By Elizabeth Howcroft
LONDON (Reuters) - The chances of Britain leaving the European Union without a trade deal have risen dramatically in the last three months, according to major investment banks, most of which now see the probability of such an outcome at 50% or higher.
Britain left the EU in January but is currently in a status-quo transition period, which ends on December 31 irrespective of whether or not a deal is agreed. On Monday, the two sides started a decisive week of talks, with one diplomat noting an improvement in "mood music".
But all six banks which participated in a Reuters poll in June are more pessimistic, with most citing UK legislation that would breach parts of the withdrawal agreement signed with the EU in January.
The move has drawn threats of legal action from the EU.
The most dramatic re-assessment was by Societe Generale, which said the bill "gravely damaged" trust. The probability of no-deal now stands at 80%, according to the bank, which had assigned a 17% chance in June.
Germany's Commerzbank, meanwhile, puts the probability of no-deal at slightly below 50%, versus 10% in June, a scenario which strategist Thu Lan Nguyen warns could hit the pound hard, possibly resulting in depreciation of "something around 10%".
The currency has fallen around 5% this month but with three months still to go before the transition period expires, options markets are pricing in more volatility ahead.
ING now believes the risk of no deal is 50%, up from 40% three months ago. Only a small proportion of this risk premium is priced by sterling, according to economist James Smith, who sees the currency possibly heading towards parity versus the euro.

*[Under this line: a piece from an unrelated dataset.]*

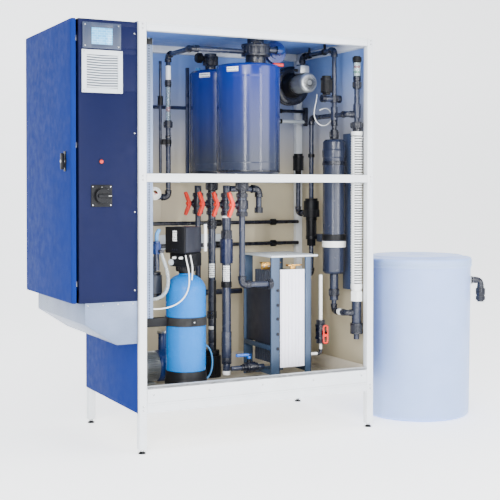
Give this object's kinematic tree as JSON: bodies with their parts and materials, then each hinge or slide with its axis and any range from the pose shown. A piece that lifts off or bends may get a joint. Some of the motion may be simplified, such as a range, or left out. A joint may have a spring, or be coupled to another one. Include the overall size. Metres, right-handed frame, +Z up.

How likely is a no-deal Brexit?https://graphics.reuters.com/BRITAIN-EU/bdwvkkldkvm/chart.png
Interactive version of banks' Brexit forecasts https://reut.rs/3mXuSkh
In a more detailed forecast, Standard Chartered stuck with a one-in-two chance of an agreement by the end of the year but also saw a 20% chance of the transition period being extended and a 30% chance of exiting without a deal.
JPMorgan, not included in the Reuters poll, expects the worst-case outcome to wipe at least three percentage points off UK gross domestic product in 2021.
It puts the risk of no-deal at one-in-three but told clients that "with brinkmanship part of the process it may appear higher than that before agreement is reached".